Yahoo at its best for the moment is "God" for aunties searching for family and holiday pictures.
When money talks the truth is silent, perhaps Y doesn't have any obligation in written form, - but what about the credibility they are going to lose together with blackpainting the industry as a whole?
spdude
Jun 17th 2005, 12:19 am
I'd be glad to excahnge a rank at Yahoo for one at Google. But I haven't seen any improvement at all in Google from using the coop. Actually, not even in Yahoo, the only difference I can see is in that unknown little engine called MSN
Three weeks ago, I dropped like a rock from Google with all my co-op weight. Was tempted to blame it on the co-op... Now I'm back like never before... adsense jumped from 130 to 360 in one single day and the data centers are still only half updated. My previous all time one day high in adsense was $291. The present rankings I have in Google IMO are 80% because of the co-op. Another site I'm monitoring (which is using co-op heavily evident from how often their ads are showing) jumped in Google for some unbelievable terms.. ranking number one above aol.com for one of their main keywords!

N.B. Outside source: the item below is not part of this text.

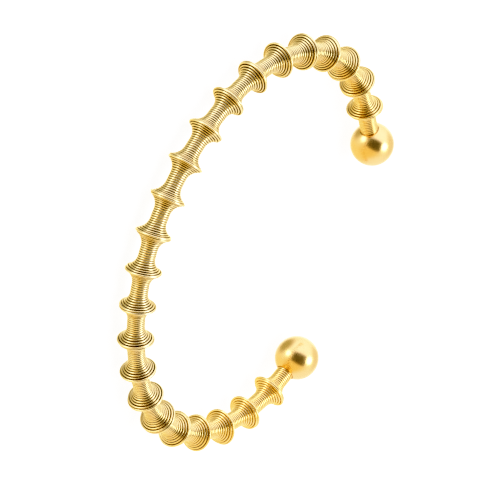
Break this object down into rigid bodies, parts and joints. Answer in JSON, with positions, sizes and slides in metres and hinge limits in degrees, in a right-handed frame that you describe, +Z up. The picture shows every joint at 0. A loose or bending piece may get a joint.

So, I strongly believe that co-op links are given full credit in Google.. and all the stuff about link churning and penalties is not true at all, as far as Google is concerned.
With the right mixture of an old and established domain, very good 'on-page SEO', hige PR home page links.. one or two high PR site-wides, and massive co-op links, insane rankings can be achieved in Google. This is as true today as it was four months ago.
crazyhorse
Jun 17th 2005, 5:29 am
Did anyone see a significant gain in indexed pages last/this week. I saw mine rise on Yahoo from 40 k to 60k. Just wondering whether this might have to do something with the freaking weird serp changes at Yahoo. Is there anyone at this moment that can confirm officially what is going on?
jamjv
Jun 17th 2005, 4:32 pm
I just noticed this and had to share.
http://search.yahoo.com/search?p=online+poker&sm=Yahoo%21+Search&fr=FP-tab-web-t&toggle=1
Look at all those quality websites, have a look at #6.
Crafter's Gallery, The
http://search.yahoo.com/search?p=online+poker&sm=Yahoo%21+Search&fr=FP-tab-web-t&toggle=1
Good job yahoo.
Arnie
Jun 18th 2005, 2:16 am
62 million sites for online poker? Guess Las Vegas and Macau has bought Yahoo.
ferret77
Jun 18th 2005, 7:53 am
#
Heartland Christian Homeschool Center
Open this result in new window
offers news, event calendar, photos, and teacher information.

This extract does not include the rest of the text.